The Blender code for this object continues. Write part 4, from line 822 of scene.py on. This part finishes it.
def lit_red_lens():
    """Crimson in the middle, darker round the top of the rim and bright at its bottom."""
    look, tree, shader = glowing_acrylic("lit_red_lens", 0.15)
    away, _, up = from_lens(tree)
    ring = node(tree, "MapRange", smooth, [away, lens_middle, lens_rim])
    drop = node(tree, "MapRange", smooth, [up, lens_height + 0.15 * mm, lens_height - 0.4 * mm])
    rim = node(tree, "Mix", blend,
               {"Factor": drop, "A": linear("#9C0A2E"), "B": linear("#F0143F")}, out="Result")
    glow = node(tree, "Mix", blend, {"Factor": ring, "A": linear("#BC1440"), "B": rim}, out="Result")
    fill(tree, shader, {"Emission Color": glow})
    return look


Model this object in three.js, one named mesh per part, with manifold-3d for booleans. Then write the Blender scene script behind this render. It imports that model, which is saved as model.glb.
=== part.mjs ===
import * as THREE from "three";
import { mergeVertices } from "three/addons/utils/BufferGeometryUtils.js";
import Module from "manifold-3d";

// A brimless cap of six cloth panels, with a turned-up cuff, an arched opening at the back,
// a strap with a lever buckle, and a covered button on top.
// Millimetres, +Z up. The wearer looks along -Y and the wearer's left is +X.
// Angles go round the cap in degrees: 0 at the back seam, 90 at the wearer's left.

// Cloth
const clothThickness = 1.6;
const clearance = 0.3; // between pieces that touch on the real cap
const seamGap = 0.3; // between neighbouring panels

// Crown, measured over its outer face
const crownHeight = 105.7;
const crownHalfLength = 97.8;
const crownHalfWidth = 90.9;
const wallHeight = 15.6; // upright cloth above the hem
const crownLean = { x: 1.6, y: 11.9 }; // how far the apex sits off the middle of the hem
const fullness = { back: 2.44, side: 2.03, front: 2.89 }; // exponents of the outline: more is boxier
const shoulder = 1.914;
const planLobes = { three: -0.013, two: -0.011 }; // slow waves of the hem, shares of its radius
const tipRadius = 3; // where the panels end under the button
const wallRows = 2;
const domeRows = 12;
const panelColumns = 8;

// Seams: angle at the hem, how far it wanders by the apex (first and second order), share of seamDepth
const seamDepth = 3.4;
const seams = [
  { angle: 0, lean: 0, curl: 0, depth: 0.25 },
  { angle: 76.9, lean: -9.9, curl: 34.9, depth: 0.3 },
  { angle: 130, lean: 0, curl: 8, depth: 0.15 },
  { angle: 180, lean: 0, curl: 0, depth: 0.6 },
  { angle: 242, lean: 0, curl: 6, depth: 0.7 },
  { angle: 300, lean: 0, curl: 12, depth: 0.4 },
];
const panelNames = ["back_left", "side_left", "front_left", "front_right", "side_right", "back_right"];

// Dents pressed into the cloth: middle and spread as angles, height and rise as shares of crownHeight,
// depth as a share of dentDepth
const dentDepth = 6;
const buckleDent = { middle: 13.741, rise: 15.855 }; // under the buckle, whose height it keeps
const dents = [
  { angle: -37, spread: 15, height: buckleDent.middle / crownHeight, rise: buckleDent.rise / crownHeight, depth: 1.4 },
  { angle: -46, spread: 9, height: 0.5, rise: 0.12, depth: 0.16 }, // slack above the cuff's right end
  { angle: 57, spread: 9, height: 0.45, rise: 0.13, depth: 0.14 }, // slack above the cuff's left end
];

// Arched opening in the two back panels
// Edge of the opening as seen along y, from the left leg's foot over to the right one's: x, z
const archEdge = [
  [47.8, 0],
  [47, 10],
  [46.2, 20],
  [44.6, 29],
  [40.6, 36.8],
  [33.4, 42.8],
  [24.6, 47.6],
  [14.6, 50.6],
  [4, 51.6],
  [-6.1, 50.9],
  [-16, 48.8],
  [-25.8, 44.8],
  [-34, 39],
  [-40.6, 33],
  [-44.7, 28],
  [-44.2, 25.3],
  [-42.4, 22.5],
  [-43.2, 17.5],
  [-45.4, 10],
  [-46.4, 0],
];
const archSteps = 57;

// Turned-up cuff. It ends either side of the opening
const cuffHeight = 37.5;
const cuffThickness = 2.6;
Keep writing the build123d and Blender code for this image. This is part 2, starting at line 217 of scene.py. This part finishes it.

### Exercise aim
Extract the data exactly as given.

### Response to this task
The Blender code for this object continues. Write part 4, from line 822 of scene.py on. This part finishes it.
def lit_red_lens():
    """Crimson in the middle, darker round the top of the rim and bright at its bottom."""
    look, tree, shader = glowing_acrylic("lit_red_lens", 0.15)
    away, _, up = from_lens(tree)
    ring = node(tree, "MapRange", smooth, [away, lens_middle, lens_rim])
    drop = node(tree, "MapRange", smooth, [up, lens_height + 0.15 * mm, lens_height - 0.4 * mm])
    rim = node(tree, "Mix", blend,
               {"Factor": drop, "A": linear("#9C0A2E"), "B": linear("#F0143F")}, out="Result")
    glow = node(tree, "Mix", blend, {"Factor": ring, "A": linear("#BC1440"), "B": rim}, out="Result")
    fill(tree, shader, {"Emission Color": glow})
    return look


Model this object in three.js, one named mesh per part, with manifold-3d for booleans. Then write the Blender scene script behind this render. It imports that model, which is saved as model.glb.
=== part.mjs ===
import * as THREE from "three";
import { mergeVertices } from "three/addons/utils/BufferGeometryUtils.js";
import Module from "manifold-3d";

// A brimless cap of six cloth panels, with a turned-up cuff, an arched opening at the back,
// a strap with a lever buckle, and a covered button on top.
// Millimetres, +Z up. The wearer looks along -Y and the wearer's left is +X.
// Angles go round the cap in degrees: 0 at the back seam, 90 at the wearer's left.

// Cloth
const clothThickness = 1.6;
const clearance = 0.3; // between pieces that touch on the real cap
const seamGap = 0.3; // between neighbouring panels

// Crown, measured over its outer face
const crownHeight = 105.7;
const crownHalfLength = 97.8;
const crownHalfWidth = 90.9;
const wallHeight = 15.6; // upright cloth above the hem
const crownLean = { x: 1.6, y: 11.9 }; // how far the apex sits off the middle of the hem
const fullness = { back: 2.44, side: 2.03, front: 2.89 }; // exponents of the outline: more is boxier
const shoulder = 1.914;
const planLobes = { three: -0.013, two: -0.011 }; // slow waves of the hem, shares of its radius
const tipRadius = 3; // where the panels end under the button
const wallRows = 2;
const domeRows = 12;
const panelColumns = 8;

// Seams: angle at the hem, how far it wanders by the apex (first and second order), share of seamDepth
const seamDepth = 3.4;
const seams = [
  { angle: 0, lean: 0, curl: 0, depth: 0.25 },
  { angle: 76.9, lean: -9.9, curl: 34.9, depth: 0.3 },
  { angle: 130, lean: 0, curl: 8, depth: 0.15 },
  { angle: 180, lean: 0, curl: 0, depth: 0.6 },
  { angle: 242, lean: 0, curl: 6, depth: 0.7 },
  { angle: 300, lean: 0, curl: 12, depth: 0.4 },
];
const panelNames = ["back_left", "side_left", "front_left", "front_right", "side_right", "back_right"];

// Dents pressed into the cloth: middle and spread as angles, height and rise as shares of crownHeight,
// depth as a share of dentDepth
const dentDepth = 6;
const buckleDent = { middle: 13.741, rise: 15.855 }; // under the buckle, whose height it keeps
const dents = [
  { angle: -37, spread: 15, height: buckleDent.middle / crownHeight, rise: buckleDent.rise / crownHeight, depth: 1.4 },
  { angle: -46, spread: 9, height: 0.5, rise: 0.12, depth: 0.16 }, // slack above the cuff's right end
  { angle: 57, spread: 9, height: 0.45, rise: 0.13, depth: 0.14 }, // slack above the cuff's left end
];

// Arched opening in the two back panels
// Edge of the opening as seen along y, from the left leg's foot over to the right one's: x, z
const archEdge = [
  [47.8, 0],
  [47, 10],
  [46.2, 20],
  [44.6, 29],
  [40.6, 36.8],
  [33.4, 42.8],
  [24.6, 47.6],
  [14.6, 50.6],
  [4, 51.6],
  [-6.1, 50.9],
  [-16, 48.8],
  [-25.8, 44.8],
  [-34, 39],
  [-40.6, 33],
  [-44.7, 28],
  [-44.2, 25.3],
  [-42.4, 22.5],
  [-43.2, 17.5],
  [-45.4, 10],
  [-46.4, 0],
];
const archSteps = 57;

// Turned-up cuff. It ends either side of the opening
const cuffHeight = 37.5;
const cuffThickness = 2.6;
Keep writing the build123d and Blender code for this image. This is part 2, starting at line 217 of scene.py. This part finishes it.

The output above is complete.